━━ DATA TO USE

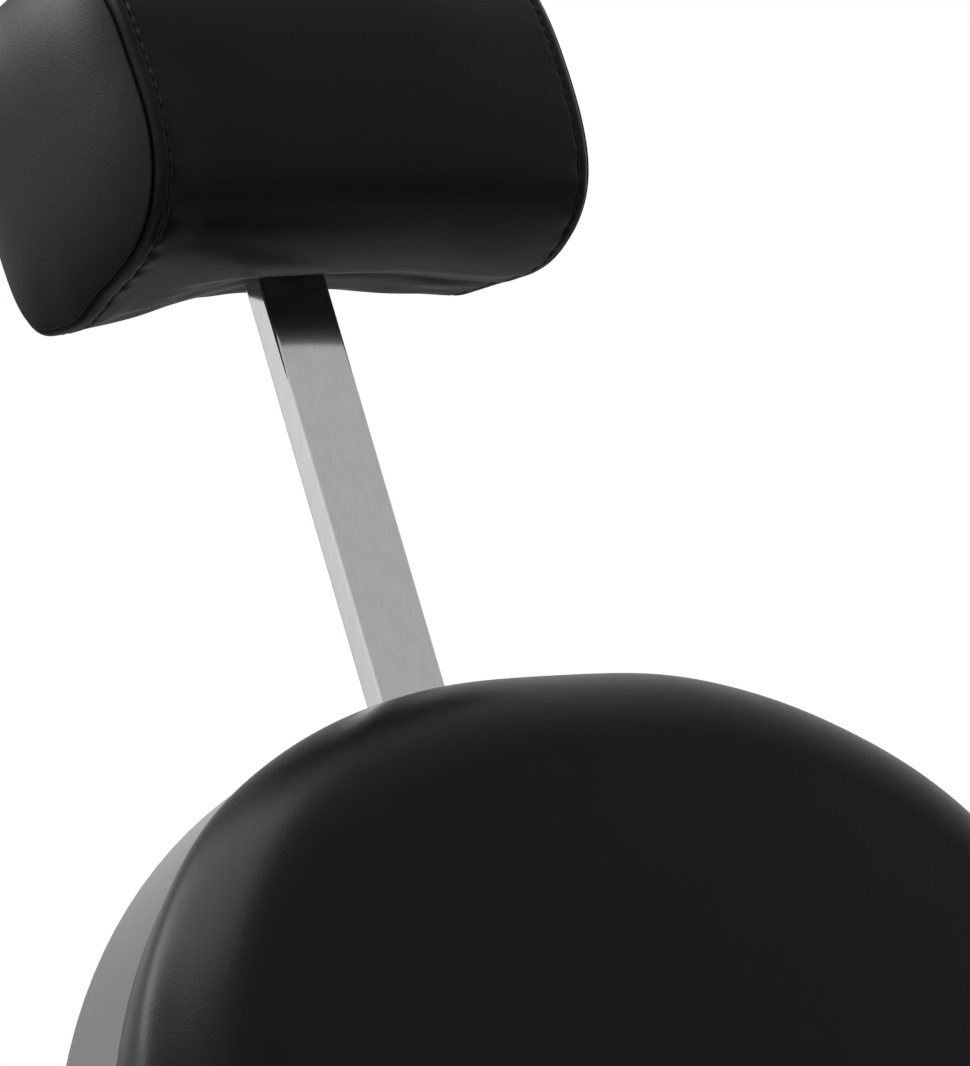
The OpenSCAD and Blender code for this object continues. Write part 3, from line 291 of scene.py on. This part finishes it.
leather = leatherette("leatherette", 0.0022, 0.33, 0.15)
thread = leatherette("thread", 0.006, 0.6, 0.2)
looks = {
    "rubber": paint("rubber", (0.02, 0.02, 0.021), 0.7, 300, 0.3),
    "cast_iron": paint("cast_iron", (0.03, 0.03, 0.032), 0.55, 140, 0.5),
    "polished_cover": metal("polished_cover", CHROME, 0.08, (1, 1, 1), 0.03, 0.96, 30),
    "dark_steel": paint("dark_steel", (0.028, 0.028, 0.03), 0.42),
    "black_steel": paint("black_steel", (0.015, 0.015, 0.016), 0.25),
    "polished_steel": metal("polished_steel", CHROME, 0.1, (1, 1, 1), 0.03, 0.95, 60),
    "polished_bar": metal("polished_bar", STEEL, 0.1, (1, 1, 0.15), 0.03, 0.94, 160),
    "polished_alloy": metal("polished_alloy", (0.7, 0.7, 0.71), 0.22, (1, 0.2, 1), 0.05, 0.92, 120),
    "bronze": metal("bronze", (0.5, 0.33, 0.14), 0.3),
    "zinc_steel": metal("zinc_steel", (0.5, 0.5, 0.52), 0.3),
    "silver_band": metal("silver_band", SILVER, 0.21, (1, 1, 1), 0.04, 0.95, 200),
    "plywood": plywood("plywood"),
    "painted_board": paint("painted_board", (0.02, 0.02, 0.021), 0.6, 90, 0.3),
    "leatherette": leather,
    "arm_pad": leatherette("arm_pad", 0.006, 0.5, 0.25),
    "black_plastic": paint("black_plastic", (0.018, 0.018, 0.019), 0.5, 500, 0.2),
    "nylon": paint("nylon", (0.75, 0.72, 0.64), 0.4),
}

for subpart in record["subparts"]:
    node = frame["nodes"][subpart["node"]]
    node.data.materials.clear()
    node.data.materials.append(looks[subpart["material_slot"]])


def trim(obj, body):
    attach(obj, body)


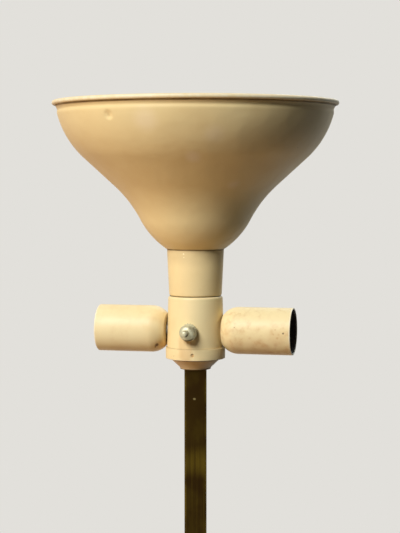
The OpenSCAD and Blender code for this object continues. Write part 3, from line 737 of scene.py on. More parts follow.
class Workpiece:
    """One piece on the bench, shaped by Blender's own tools."""

    def __init__(self, name: str, obj: bpy.types.Object) -> None:
        """Takes an object on the bench.

        Args:
            name: The piece's name.
            obj: Its mesh object.
        """
        self.obj = obj
        self.obj.name = name
        self.obj.data.name = name

    @staticmethod
    def draw(line: Sequence[Vector], lift: float = 0.0) -> None:
        """Draws a line of edges beside the Z axis, as a new object that stays in edit mode.

        Args:
            line: Its points, a distance from the axis and a height each.
            lift: How much higher the whole line goes.
        """
        deselect()
        bpy.ops.mesh.primitive_circle_add(vertices=3, radius=MM, location=(0, 0, 0), enter_editmode=True)
        bpy.ops.mesh.merge(type="CENTER")
        bpy.ops.transform.translate(value=(line[0].x, 0, line[0].y + lift))
        for here, there in zip(line, line[1:]):
            move = {"value": (there.x - here.x, 0, there.y - here.y)}
            bpy.ops.mesh.extrude_region_move(TRANSFORM_OT_translate=move)

    @classmethod
    def turned(cls, name: str, outline: Outline, steps: int = 96) -> Workpiece:
        """Turns a closed outline about the Z axis.

        Args:
            name: The piece's name.
            outline: Half its section.
            steps: Faces round the piece.

        Returns:
            The piece, with its axis on Z.
        """
        cls.draw(outline.points())
        mesh = bmesh.from_edit_mesh(bpy.context.object.data)
        for vertex in mesh.verts:
            vertex.select = len(vertex.link_edges) < 2
        bmesh.update_edit_mesh(bpy.context.object.data)
        bpy.ops.mesh.edge_face_add()
        bpy.ops.mesh.select_all(action="SELECT")
        bpy.ops.mesh.spin(steps=steps, angle=FULL_TURN, center=(0, 0, 0), axis=(0, 0, 1))
        bpy.ops.mesh.select_all(action="SELECT")
        bpy.ops.mesh.remove_doubles(threshold=0.002 * MM)
        bpy.ops.mesh.select_all(action="SELECT")
        bpy.ops.mesh.normals_make_consistent(inside=False)
        bpy.ops.object.mode_set(mode="OBJECT")
        return cls(name, bpy.context.object)

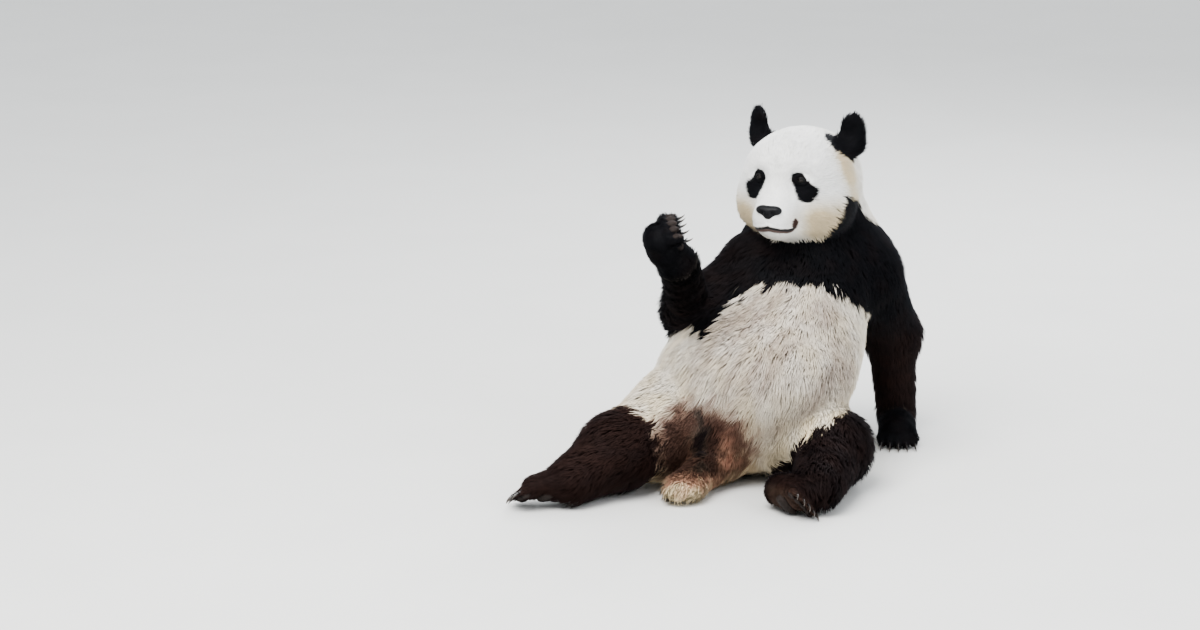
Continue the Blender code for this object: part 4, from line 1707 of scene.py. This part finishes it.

━━━━

Give only the number of lines in the entries above that contain the string "code".

3